> [What you will do] Please repeat all of the lines that follow, exactly as written.

> [Stored data]
* * * * * * * * *

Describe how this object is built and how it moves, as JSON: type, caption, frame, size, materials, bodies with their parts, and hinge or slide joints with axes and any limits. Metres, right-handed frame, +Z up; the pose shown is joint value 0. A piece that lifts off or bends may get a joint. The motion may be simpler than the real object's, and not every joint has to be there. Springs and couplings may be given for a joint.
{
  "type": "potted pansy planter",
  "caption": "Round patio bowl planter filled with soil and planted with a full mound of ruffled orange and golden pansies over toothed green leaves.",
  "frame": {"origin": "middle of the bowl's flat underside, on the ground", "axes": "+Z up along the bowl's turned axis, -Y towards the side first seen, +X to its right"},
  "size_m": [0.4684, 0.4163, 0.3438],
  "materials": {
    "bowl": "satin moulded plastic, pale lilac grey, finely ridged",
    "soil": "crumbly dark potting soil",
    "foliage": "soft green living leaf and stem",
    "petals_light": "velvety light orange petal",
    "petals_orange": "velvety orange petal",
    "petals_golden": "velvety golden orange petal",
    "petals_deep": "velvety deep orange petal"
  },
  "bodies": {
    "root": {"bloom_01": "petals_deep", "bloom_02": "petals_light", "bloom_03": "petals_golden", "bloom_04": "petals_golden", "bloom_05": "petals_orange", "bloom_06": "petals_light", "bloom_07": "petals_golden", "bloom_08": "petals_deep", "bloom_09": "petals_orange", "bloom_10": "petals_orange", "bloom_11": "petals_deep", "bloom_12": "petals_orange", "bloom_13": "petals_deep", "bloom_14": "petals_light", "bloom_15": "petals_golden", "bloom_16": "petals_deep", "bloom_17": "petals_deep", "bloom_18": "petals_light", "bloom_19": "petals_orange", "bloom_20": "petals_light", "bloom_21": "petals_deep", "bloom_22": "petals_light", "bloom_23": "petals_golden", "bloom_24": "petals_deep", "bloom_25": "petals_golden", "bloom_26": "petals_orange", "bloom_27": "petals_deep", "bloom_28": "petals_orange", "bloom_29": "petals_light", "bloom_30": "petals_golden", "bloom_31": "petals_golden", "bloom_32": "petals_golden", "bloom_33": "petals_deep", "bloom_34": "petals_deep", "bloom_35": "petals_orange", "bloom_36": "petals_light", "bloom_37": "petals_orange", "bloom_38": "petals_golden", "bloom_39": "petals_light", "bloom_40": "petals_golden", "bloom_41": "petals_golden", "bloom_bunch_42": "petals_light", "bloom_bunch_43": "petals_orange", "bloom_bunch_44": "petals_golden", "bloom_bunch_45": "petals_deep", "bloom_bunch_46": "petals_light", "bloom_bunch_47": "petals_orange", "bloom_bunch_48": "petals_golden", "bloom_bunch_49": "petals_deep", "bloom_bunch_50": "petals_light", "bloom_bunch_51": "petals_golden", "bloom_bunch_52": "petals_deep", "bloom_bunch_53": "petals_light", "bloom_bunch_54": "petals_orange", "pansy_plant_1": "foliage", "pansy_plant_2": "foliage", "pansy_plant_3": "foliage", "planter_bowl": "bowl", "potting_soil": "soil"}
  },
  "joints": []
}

* * * * * * * * *

> [Solution to this problem]
Describe how this object is built and how it moves, as JSON: type, caption, frame, size, materials, bodies with their parts, and hinge or slide joints with axes and any limits. Metres, right-handed frame, +Z up; the pose shown is joint value 0. A piece that lifts off or bends may get a joint. The motion may be simpler than the real object's, and not every joint has to be there. Springs and couplings may be given for a joint.
{
  "type": "potted pansy planter",
  "caption": "Round patio bowl planter filled with soil and planted with a full mound of ruffled orange and golden pansies over toothed green leaves.",
  "frame": {"origin": "middle of the bowl's flat underside, on the ground", "axes": "+Z up along the bowl's turned axis, -Y towards the side first seen, +X to its right"},
  "size_m": [0.4684, 0.4163, 0.3438],
  "materials": {
    "bowl": "satin moulded plastic, pale lilac grey, finely ridged",
    "soil": "crumbly dark potting soil",
    "foliage": "soft green living leaf and stem",
    "petals_light": "velvety light orange petal",
    "petals_orange": "velvety orange petal",
    "petals_golden": "velvety golden orange petal",
    "petals_deep": "velvety deep orange petal"
  },
  "bodies": {
    "root": {"bloom_01": "petals_deep", "bloom_02": "petals_light", "bloom_03": "petals_golden", "bloom_04": "petals_golden", "bloom_05": "petals_orange", "bloom_06": "petals_light", "bloom_07": "petals_golden", "bloom_08": "petals_deep", "bloom_09": "petals_orange", "bloom_10": "petals_orange", "bloom_11": "petals_deep", "bloom_12": "petals_orange", "bloom_13": "petals_deep", "bloom_14": "petals_light", "bloom_15": "petals_golden", "bloom_16": "petals_deep", "bloom_17": "petals_deep", "bloom_18": "petals_light", "bloom_19": "petals_orange", "bloom_20": "petals_light", "bloom_21": "petals_deep", "bloom_22": "petals_light", "bloom_23": "petals_golden", "bloom_24": "petals_deep", "bloom_25": "petals_golden", "bloom_26": "petals_orange", "bloom_27": "petals_deep", "bloom_28": "petals_orange", "bloom_29": "petals_light", "bloom_30": "petals_golden", "bloom_31": "petals_golden", "bloom_32": "petals_golden", "bloom_33": "petals_deep", "bloom_34": "petals_deep", "bloom_35": "petals_orange", "bloom_36": "petals_light", "bloom_37": "petals_orange", "bloom_38": "petals_golden", "bloom_39": "petals_light", "bloom_40": "petals_golden", "bloom_41": "petals_golden", "bloom_bunch_42": "petals_light", "bloom_bunch_43": "petals_orange", "bloom_bunch_44": "petals_golden", "bloom_bunch_45": "petals_deep", "bloom_bunch_46": "petals_light", "bloom_bunch_47": "petals_orange", "bloom_bunch_48": "petals_golden", "bloom_bunch_49": "petals_deep", "bloom_bunch_50": "petals_light", "bloom_bunch_51": "petals_golden", "bloom_bunch_52": "petals_deep", "bloom_bunch_53": "petals_light", "bloom_bunch_54": "petals_orange", "pansy_plant_1": "foliage", "pansy_plant_2": "foliage", "pansy_plant_3": "foliage", "planter_bowl": "bowl", "potting_soil": "soil"}
  },
  "joints": []
}